Quando poteva ritirarsi, prima che gli Abissini sommergessero la prima linea, scelse di rimanere con i feriti non in grado di andarsene.
Non c’era da aspettarsi qualcosa di diverso da un cappellano pluridecorato degli Arditi durante la Grande Guerra.
Ma l’esempio di Padre Reginaldo vale bene anche estrapolato dal contesto, è lo spirito di sacrificio per il gruppo, per la comunità, sino a pagare il prezzo massimo.»
Qui in mezzo ai labari innalzati delle associazioni combattentische e d’arma che sono venute per rendere gli onori viene letta dal Maggiore degli Alpini Loris Camilleri la motivazione della Medaglia d’Oro. Squillo di tromba.

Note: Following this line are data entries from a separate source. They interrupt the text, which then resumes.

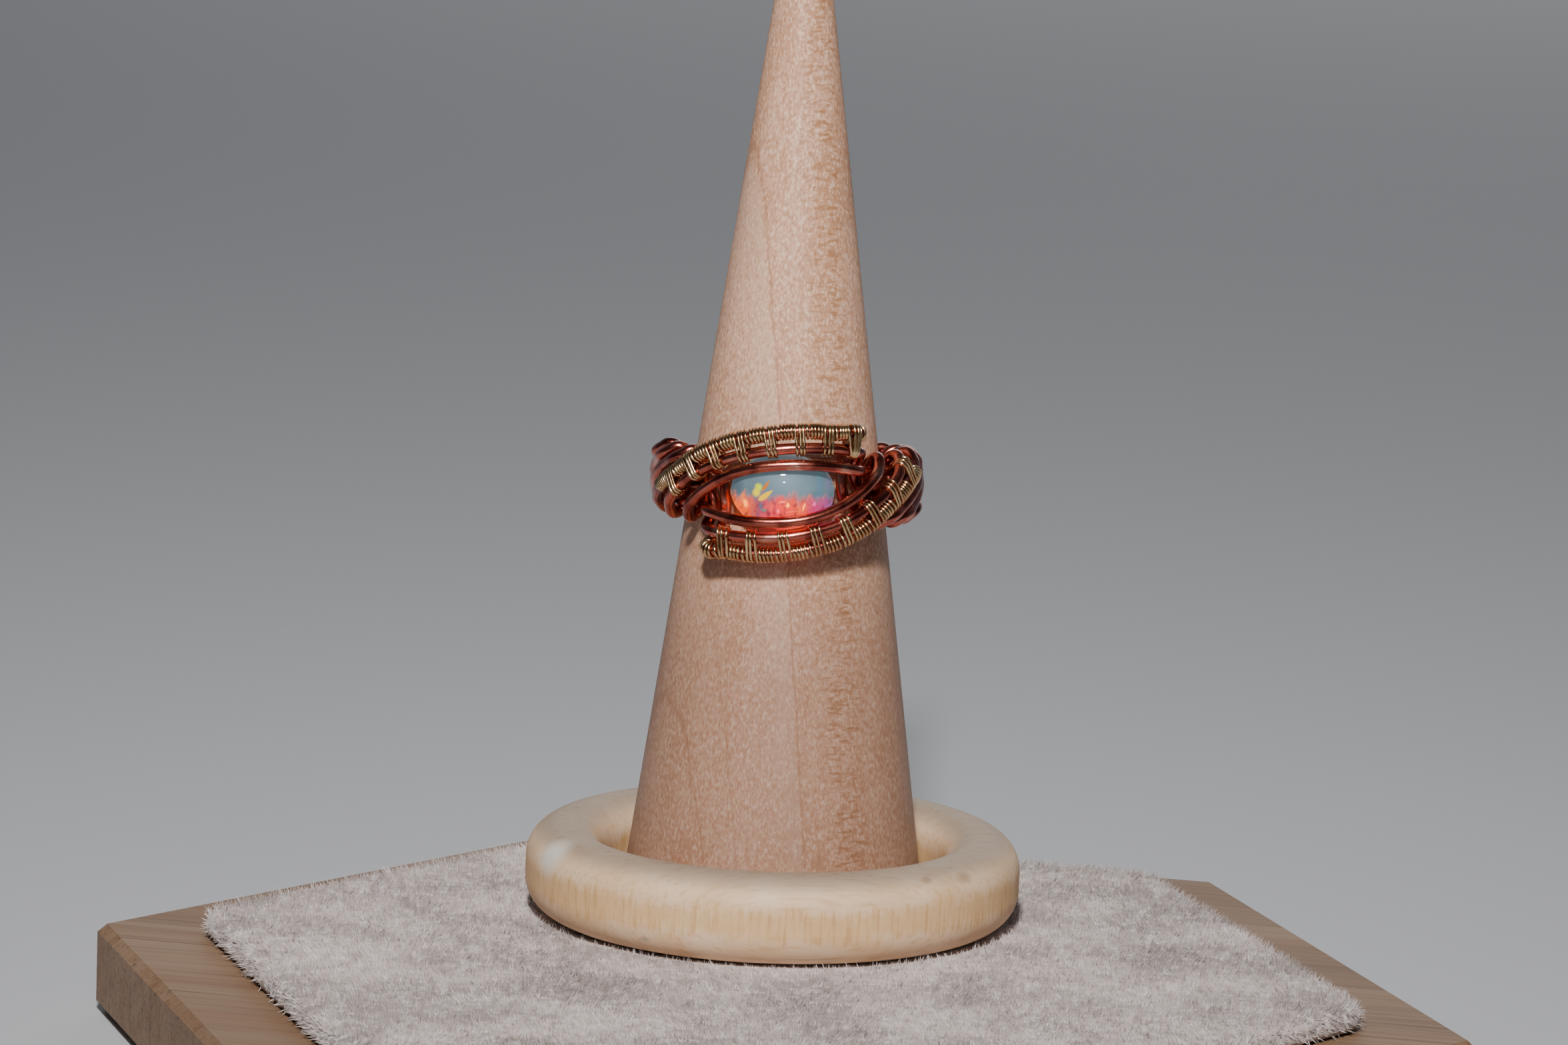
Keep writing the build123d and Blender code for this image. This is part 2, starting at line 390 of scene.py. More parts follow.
# %% Arcs through the steps
def arc(start, way, end, spacing=0.1):
    """Points along the arc that leaves start along way and ends at end, without its start."""
    across = end - start
    aside = across - way * across.dot(way)
    if aside.length < 1e-6 * across.length:
        return [end]
    bend = 2 * atan2(aside.length, across.dot(way))
    radius = across.length / (2 * sin(bend / 2))
    aside.normalize()
    count = max(2, round(radius * bend / spacing))
    turns = [bend * (i + 1) / count for i in range(count)]
    return [start + way * radius * sin(t) + aside * radius * (1 - cos(t)) for t in turns]


def smooth_line(steps):
    """A smooth line of close points through all the steps, two arcs from each to the next."""
    points = [place(step) for step in steps]
    ways = directions(points)
    line = [points[0]]
    for start, start_way, end, end_way in zip(points, ways, points[1:], ways[1:]):
        across, both = end - start, start_way + end_way
        bend = 2 * (1 - start_way.dot(end_way))
        along = across.dot(both)
        arm = (-along + (along * along + bend * across.dot(across)) ** 0.5) / bend
        knees = start + start_way * arm, end - end_way * arm
        middle = (knees[0] + knees[1]) / 2
        line += arc(start, start_way, middle) + arc(middle, (knees[1] - knees[0]).normalized(), end)
    return line


middle_line, outer_line = smooth_line(MIDDLE_WIRE), smooth_line(OUTER_WIRE)
print("points", len(middle_line), "and", len(outer_line))

# %% [markdown]
# The fine wire has to ask two things of such a line: where it is after so many millimetres, and
# where it passes beside a point of the other wire. A small class answers both. Where a wire bends
# back, a place straight beside the point can lie on another bend, much further off than the
# nearest place, and then the nearest one counts.

# %% Ask a line for its points
TOO_FAR = 1.5


class Route:
    """A line that can be asked for its point and direction at any distance along it."""

    def __init__(self, line):
        self.line = line
        self.marks = [0.0]
        for a, b in zip(line, line[1:]):
            self.marks.append(self.marks[-1] + (b - a).length)

    def at(self, distance):
        i = min(max(bisect(self.marks, distance) - 1, 0), len(self.line) - 2)
        share = (distance - self.marks[i]) / (self.marks[i + 1] - self.marks[i])
        a, b = self.line[i], self.line[i + 1]
        before, after = self.line[max(i - 1, 0)], self.line[min(i + 2, len(self.line) - 1)]
        way = (b - before).normalized().lerp((after - a).normalized(), share).normalized()
        return a.lerp(b, share), way

    def beside(self, point, way):
        """Where this line passes point: in the plane square to way, or else at its nearest."""
        nearest = min(self.line, key=lambda spot: (spot - point).length)
        best = None
        for a, b in zip(self.line, self.line[1:]):
            from_a, from_b = (a - point).dot(way), (b - point).dot(way)
            if from_a * from_b <= 0 and from_a != from_b:
                crossing = a.lerp(b, from_a / (from_a - from_b))
                if best is None or (crossing - point).length < (best - point).length:
                    best = crossing
        if best is None or (best - point).length > TOO_FAR * (nearest - point).length:
            aside = nearest - point
            best = point + aside - way * aside.dot(way)
        return best


middle_route, outer_route = Route(middle_line), Route(outer_line)
print("lengths", round(middle_route.marks[-1], 1), "and", round(outer_route.marks[-1], 1), "mm")

# %% [markdown]
# A line that was worked out twice can differ by mistake. So the distance from each line to the
# solid wire's surface is measured: everywhere it should be half of the wire's thickness. Every
# tenth point is enough, and the ends are left out, because there the solid wire runs on.

# %% Check the lines against the solid wires
ENDS, EVERY = 20, 10

for name, route in (("copper_wire_bottom", outer_route), ("copper_wire_middle", middle_route)):
    surface = frame["nodes"][name]
    worst = 0
    for point in route.line[ENDS:-ENDS:EVERY]:
        near = surface.closest_point_on_mesh(on_cone @ point * MM)[1]
        worst = max(worst, abs((near / MM - on_cone @ point).length - WIRE / 2))
    print(name, "is round its line to", round(worst, 3), "mm")

# %% [markdown]
# ## The fine gold-coloured wire
# One fine wire binds the outer copper wire to the middle one. It goes a few times round the
# outer wire alone and then a few times round both, again and again. A coil made with a screw
# or array modifier can't change its shape on the way, so the wire's own line is worked out
# turn by turn, and a curve with a round bevel gives it its thickness. The turns are counted in
# the photograph. A few of them are slack and stand up by a fraction of a millimetre.

# %% How many turns go round what
FINE_WIRE = 0.265

Wraps = namedtuple("Wraps", "round_outer round_both")
Strand = namedtuple("Strand", "name wraps slack_turns start first_pitch last_pitch")
UPPER = Strand("gold_wire_upper",
               [Wraps(4, 4), Wraps(4, 3)] + [Wraps(5, 3)] * 6 + [Wraps(7, 0)],
               {14: 0.14, 46: 0.26}, start=8.67, first_pitch=0.305, last_pitch=0.37)
LOWER = Strand("gold_wire_lower",
               [Wraps(7, 3), Wraps(4, 3)] + [Wraps(5, 3)] * 6 + [Wraps(4, 0)],
               {5: 0.08}, start=8.7, first_pitch=0.365, last_pitch=0.38)
print("times round both wires:", sum(row.round_both for row in UPPER.wraps), "above and",
      sum(row.round_both for row in LOWER.wraps), "below")

# %% [markdown]
# A turn round one wire is a circle. A turn round two is a racetrack: half a circle round each
# wire and two straight runs between them. The fine wire's middle keeps half of both wires'
# thickness from the copper's middle, and a hair more.

# %% One turn of the fine wire
WRAP_CLEARANCE = 0.006
WRAP_RADIUS = WIRE / 2 + FINE_WIRE / 2 + WRAP_CLEARANCE


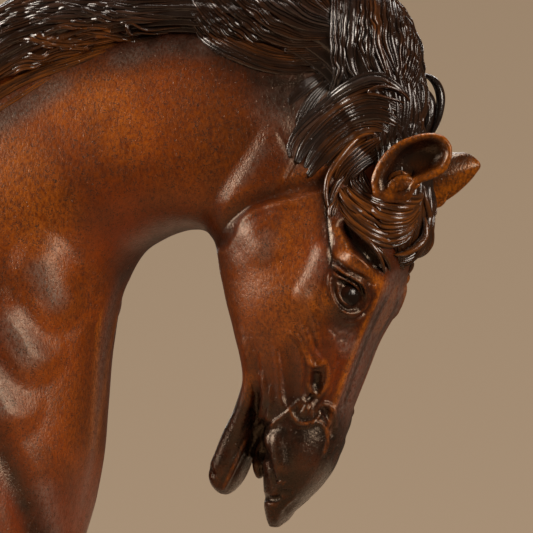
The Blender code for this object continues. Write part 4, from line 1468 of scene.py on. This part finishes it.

“Durante lungo accanito combattimento in campo aperto sostenuto contro forze soverchianti, si prodigava nell’assistenza dei feriti e nel ricupero dei caduti. Di fronte all’incalzare del nemico alimentava con la parola e con l’esempio l’ardore delle camicie nere gridando: «Dobbiamo vincere, il Duce vuole così». Chinato su di un caduto mentre ne assicurava l’anima a Dio, veniva gravemente ferito. Raccolte le sue ultime forze partecipava ancora con eroico ardimento all’azione per impedire al nemico di gettarsi sui moribondi, alto agitando un piccolo crocifisso di legno. Un colpo di scimitarra, di barbara mano vibrato, troncava la sua terrestre esistenza, chiudendo la vita di un apostolo, dando inizio a quella di un martire.” – Mai Beles, 21 gennaio 1936.
Suona il silenzio. Tutti sull’attenti.